In Tuesday’s senate session, Senator Gloria Scott waxed poetic about her childhood in the 1970s. With grand gestures, she spun a tale of a rustic, carefree lifestyle. “When I was a child,” she began, “I would play in the dry season [roughly November through March]. The weather was nice, so we were always outside together, playing. Always playing. We also could help our parents with the harvest, and go to the market with them to sell it.”

In the 1990s, things changed for Liberian children, preventing them from enjoying summers like Scott’s. There was, of course, was the civil war, which robbed children of their playtime and replaced it with guns. Yet it was another, more subtle change that Scott believes harmed Liberian youngsters and continues to negatively affect them today. That reform was the change in Liberia’s school calendar, which switched the school year from February through November to September through June. The Liberian parliament is currently debating an education bill that will, among other things, maintain the current school calendar. The bill is expected to pass, though not if Scott has her way.

“Now they have vacation during the rains,” complained Scott. “They can’t play outside! It’s so important for our children to play, but they cannot.” After experiencing nearly four weeks of Liberia’s rainy season, I can’t say I disagree. It rains almost every day, ranging from a passing drizzle to an all-day downpour. At best, the paved streets flood; at worst, dirt roads become impassable mud puddles that trap cars for hours on end. And although Liberia lies north of the Equator, technically making it summer here, Liberians consider the rainy season their winter. Temperatures may be moderate by my New Englanld standards (high seventies to mid-eighties most days), but Liberians find it chilly, and winter coats are for sale in many roadside stalls.

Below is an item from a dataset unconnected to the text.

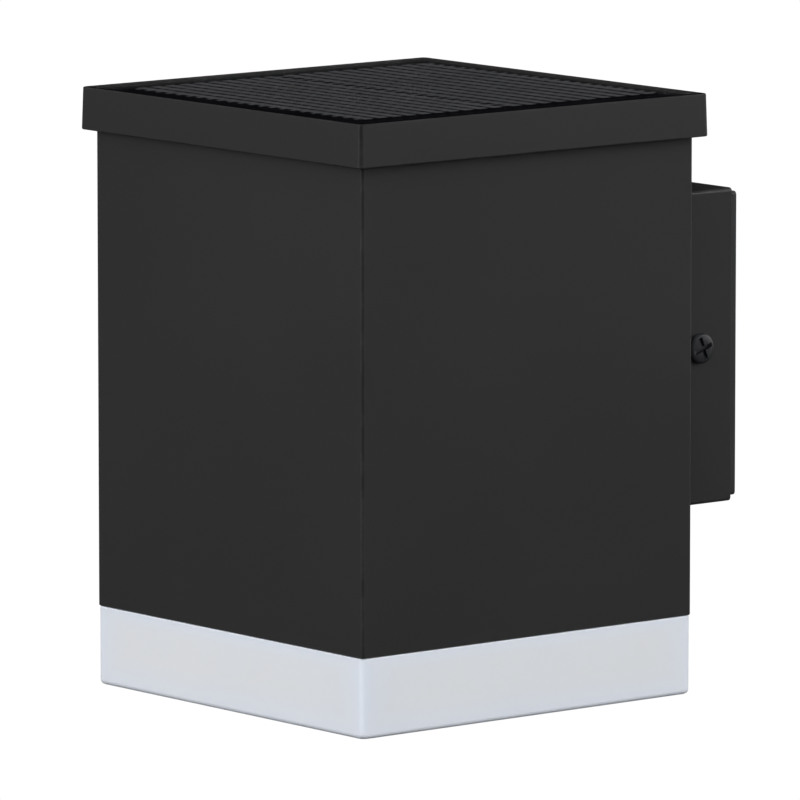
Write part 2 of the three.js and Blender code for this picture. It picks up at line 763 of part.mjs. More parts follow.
// A round lead through a list of points.
function lead(points, steps) {
  const section = new THREE.Shape();
  section.absarc(0, 0, leadRadius, 0, 2 * Math.PI);
  const path = new THREE.CatmullRomCurve3(points.map((point) => new THREE.Vector3(...point)));
  return solid(new THREE.ExtrudeGeometry(section, {
    extrudePath: path,
    steps,
    curveSegments: 3,
    bevelEnabled: false,
  }));
}

// The two leads from the panel down to the plug, with a little slack in the body. side is 1 or -1.
function solarLead(side) {
  const [x, y] = leadPlace();
  const shift = (side * leadGap) / 2;
  const top = deckTop + adhesiveThick;
  const low = plugTop() + clearance;
  const reach = deckUnder - low;
  return lead([
    [x + shift, y, top],
    [x + shift, y, deckUnder - 6],
    [x + shift + 3, y - 3, low + 0.65 * reach],
    [x + shift - 3, y + 3, low + 0.3 * reach],
    [x + shift, y, low + 6],
    [x + shift, y, low],
  ], 24);
}

// A lead from the control board down through the tray to the LED board's underside. side is 1 or -1.
function ledLead(side) {
  const [x, holeY] = ledLeadPlace();
  const y = holeY + (side * leadGap) / 2;
  const boardEdge = boardWidth / 2;
  const ledEdge = ledBoardSize / 2;
  return lead([
    [boardEdge - 3, y, boardTop + clearance],
    [boardEdge - 1, y, boardTop + 3],
    [x - 1, y, boardTop + 1],
    [x, y, trayTop],
    [x, y, trayBottom - 2],
    [ledEdge, y, ledBoardUnder - 3],
    [ledEdge - 3, y, ledBoardUnder - 2],
    [ledEdge - 3, y, ledBoardUnder - clearance],
  ], 20);
}

// A lead from one battery contact over the holder's end to the control board. side is 1 or -1.
function batteryLead(side) {
  const contact = channelLength / 2 - clearance;
  const plateTop = contactTop();
  const outside = holderLength / 2 + 4;
  const frontEdge = boardY - boardDepth / 2;
  return lead([
    [side * contact, batteryY, plateTop + clearance],
    [side * (contact + 1), batteryY, plateTop + 2.5],
    [side * outside, batteryY + 4, plateTop - 2],
    [side * outside, frontEdge - 6, boardTop + 4],
    [side * (boardWidth / 2 + 1), frontEdge + 1, boardTop + 4],
    [side * (boardWidth / 2 - 4), frontEdge + 4, boardTop + 2],
    [side * (boardWidth / 2 - 4), frontEdge + 4, boardTop + clearance],
  ], 20);
}

// ---- Assembly ----

const up = new THREE.Vector3(0, 0, 1);
const down = new THREE.Vector3(0, 0, -1);
const towardsWall = new THREE.Vector3(0, 1, 0);

function bracketGroup() {
  const group = new THREE.Group();
  group.add(piece('wall_plate', darkSteel, wallPlate()));
  return group;
}

function canopyGroup() {
  const group = new THREE.Group();
  group.add(piece('canopy', black, canopy()));
  group.add(sideFastener('right', 1));
  group.add(sideFastener('left', -1));
  const span = canopyScrewSpan / 2;
  corners(span, span).forEach(([x, z], i) => {
    const place = new THREE.Vector3(x, canopyEnd + canopyFront + seat, z);
    group.add(screw(`canopy_screw_${i + 1}`, steel, m4, canopyScrewLength, place, towardsWall));
  });
  return group;
}

function trayGroup() {
  const group = new THREE.Group();
  group.add(piece('inner_tray', white, innerTray()));
  corners(postX, postY).forEach(([x, y], i) => {
    const place = new THREE.Vector3(x, y, trayTop + seat);
    group.add(screw(`tray_screw_${i + 1}`, steel, m3, trayScrewLength, place, up));
  });
  group.add(piece('led_board', white, ledBoard()));
  group.add(ledChips());
  ledBoardScrewPlaces().forEach(([x, y], i) => {
    const place = new THREE.Vector3(x, y, ledBoardUnder - seat);
    group.add(screw(`led_board_screw_${i + 1}`, steel, m3, boardScrewLength, place, down));
  });
  group.add(piece('control_board', boardGreen, controlBoard()));
  boardScrewPlaces().forEach(([x, y], i) => {
    const place = new THREE.Vector3(x, y, boardTop + seat);
    group.add(screw(`board_screw_${i + 1}`, steel, m3, boardScrewLength, place, up));
  });
  const chipHalf = chipSize / 2;
  const onBoard = [boardTop + seat, boardTop + seat + chipThick];
  const chipY = [boardY - chipHalf, boardY + chipHalf];
  group.add(piece('control_chip', rubber, block([-chipHalf, chipHalf], chipY, onBoard)));
  const coilSpan = [boardTop + seat, boardTop + seat + coilHeight];
  group.add(piece('charging_coil', ferrite, rod('z', coilRadius, coilSpan, [coilX, boardY - coilShift])));
  group.add(piece('solar_socket', white, solarSocket()));
  group.add(piece('led_lead_red', redPlastic, ledLead(1)));
  group.add(piece('led_lead_black', rubber, ledLead(-1)));
  return group;
}

function batteryGroup() {
  const group = new THREE.Group();
  group.add(piece('battery_holder', rubber, batteryHolder()));
  group.add(piece('battery_cell', batteryGreen, batteryCell()));
  group.add(piece('contact_plate', steel, contactPlate(1)));
  group.add(piece('contact_spring', steel, contactSpring()));
  group.add(piece('battery_lead_red', redPlastic, batteryLead(1)));
  group.add(piece('battery_lead_black', rubber, batteryLead(-1)));
  holderScrewPlaces().forEach(([x, y], i) => {
    const place = new THREE.Vector3(x, y, holderFloor + earThick + seat);
    group.add(screw(`holder_screw_${i + 1}`, steel, m3, holderScrewLength, place, up));
  });
  return group;
}

function switchGroup() {
  const group = new THREE.Group();
  group.position.set(0, bodyDepth / 2, switchHeight);
  group.add(piece('switch_body', black, switchBody()));
  group.add(piece('switch_seal', rubber, switchSeal()));
  group.add(piece('switch_nut', steel, switchNut()));
  group.add(piece('power_button', rubber, powerButton()));
  return group;
}

function capGroup() {
  const group = new THREE.Group();
  group.add(piece('cap_shell', black, capShell()));
  group.add(piece('cap_gasket', rubber, capGasket()));
  group.add(solarPanel());
  group.add(piece('lead_grommet', rubber, leadGrommet()));
  group.add(piece('solar_lead_red', redPlastic, solarLead(1)));
  group.add(piece('solar_lead_black', rubber, solarLead(-1)));
  group.add(piece('solar_plug', white, solarPlug()));
  return group;
}

// The lamp's frame stands on the body's lower edge, on the body's axis.
function lampGroup() {
  const group = new THREE.Group();
  group.position.set(0, bodyBack - bodyDepth / 2, -canopyZ);
  group.add(piece('body_shell', black, bodyShell()));
  group.add(piece('diffuser', frosted, diffuser()));
  group.add(piece('diffuser_gasket', rubber, diffuserGasket()));
  group.add(trayGroup());
  group.add(batteryGroup());
  group.add(switchGroup());
  group.add(capGroup());
  return group;
}

const lantern = new THREE.Group();
lantern.add(bracketGroup());
lantern.add(canopyGroup());
lantern.add(lampGroup());

export default lantern;
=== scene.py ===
"""Solar wall lantern: a square lamp on a wall bracket, with a solar cap and a frosted cup."""

import json
import math

import bmesh
import bpy
from bpy.props import FloatProperty, FloatVectorProperty, IntProperty, PointerProperty
from mathutils import Matrix, Vector


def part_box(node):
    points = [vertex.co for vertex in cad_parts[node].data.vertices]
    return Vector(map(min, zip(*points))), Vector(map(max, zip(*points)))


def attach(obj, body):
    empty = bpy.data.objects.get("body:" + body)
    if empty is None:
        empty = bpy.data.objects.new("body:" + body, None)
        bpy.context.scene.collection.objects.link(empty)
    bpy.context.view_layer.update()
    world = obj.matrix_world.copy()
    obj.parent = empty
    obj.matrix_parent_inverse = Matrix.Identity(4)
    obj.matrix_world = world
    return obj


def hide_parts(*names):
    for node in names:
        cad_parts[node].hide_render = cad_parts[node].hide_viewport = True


bl_info = {
    "name": "Solar Wall Lantern",
    "version": (1, 0, 0),
    "blender": (4, 5, 0),
    "location": "View3D > Sidebar > Lantern",
    "description": "Builds a solar wall lantern piece by piece round its packed frame",
    "category": "Add Mesh",
}

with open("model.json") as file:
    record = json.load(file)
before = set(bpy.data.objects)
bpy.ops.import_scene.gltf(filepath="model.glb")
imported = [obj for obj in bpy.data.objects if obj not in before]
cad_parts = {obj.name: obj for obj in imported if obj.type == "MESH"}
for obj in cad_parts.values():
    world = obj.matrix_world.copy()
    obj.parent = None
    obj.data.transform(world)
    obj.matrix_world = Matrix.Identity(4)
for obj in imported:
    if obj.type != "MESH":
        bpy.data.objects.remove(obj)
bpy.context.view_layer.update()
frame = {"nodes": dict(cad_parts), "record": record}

MM = 0.001
BODY_OF = {
    node: body
    for body, nodes in frame["record"]["behaviour"]["bodies"].items()
    for node in nodes
}
SHARP_ANGLE = 32  # degrees; a steeper edge shades sharp
# On the powder coats a worn edge is also a painted edge highlight.
EDGE_FACE = 0.0007  # m; a face this narrow counts as a worn edge
WELD = 1e-7  # m; points of a loft closer than this become one
COPY_WELD = 3e-6  # m; the same for a copy of a node's loose triangles
FLAT_ANGLE = 1.5  # degrees; faces of a copy flatter than this become one
UP = Vector((0, 0, 1))
TO_WALL = Vector((0, 1, 0))
TO_RIGHT = Vector((1, 0, 0))


def middle(node):
    """The centre of a node's box."""
    low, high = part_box(node)
    return (low + high) / 2


# ---- Sizes, colours and studio settings ----


def length(name, description, default):
    """A length property in metres."""
    return FloatProperty(
        name=name, description=description, default=default, min=0, unit="LENGTH", precision=5
    )


def colour(name, description, default):
    """A colour property."""
    return FloatVectorProperty(
        name=name, description=description, default=default, subtype="COLOR", min=0, max=1
    )


class LanternSizes(bpy.types.PropertyGroup):
    """Sizes of the lantern's details."""

    sheet_ease: length("Sheet edge", "Rounding along the edges of the sheet metal", 0.0004)
    part_ease: length("Part edge", "Rounding along the edges of small moulded parts", 0.00022)
    cup_ease: length("Cup edge", "Rounding along the diffuser's lower edge", 0.0013)
    bar_count: IntProperty(
        name="Bars", description="Silicon bars in each solar cell", default=10, min=1
    )
    bar_share: FloatProperty(
        name="Bar share",
        description="How much of each step a bar fills",
        default=0.58,
        min=0,
        max=1,
    )
    wire_count: IntProperty(
        name="Wires", description="Fine wires across each solar cell", default=22, min=1
    )
    wire_width: length("Wire width", "Width of a wire on a solar cell", 0.00006)
    front_margin: length("Front margin", "Bare backing ahead of the front cell's bars", 0.0029)
    tab_width: length("Tab width", "Width of the tabs along a cell's edges", 0.0013)
    tab_reach: length("Tab reach", "How far a tab stands out of a cell's edge", 0.0007)
    m4_pitch: length("M4 pitch", "Thread pitch of the M4 screws", 0.0007)
    m3_pitch: length("M3 pitch", "Thread pitch of the M3 screws", 0.0005)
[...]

The dry season may be hot and humid, but nearly all Liberians agree that it beats the rain.

As Scott continued to list the drawbacks of scheduling summer vacation during the rainy season, though, her reasoning changed. What began as a push for children’s welfare became a glimpse into Liberia’s national psyche. “Our neighbors modeled their school years off of their colonial masters. Their masters in the West made their school years so their children could play in the summer. But Liberia is not Europe or America, and their summer is not our summer,” she proclaimed. “We should not have just copied them. It’s important for us to know why our laws are the way they are.”

Liberians freely admit that they are reliant on Western aid and NGOs, moving to Europe or the US remains the ultimate sign of prestige, and Liberians love to remind me that their country was established by Americans. Still, Liberians are fiercely proud of their country, and beneath the veneer of foreign influence here, Liberians are not ready to trade their culture for that of the West. Especially not when that means playing in the torrential, cold rains.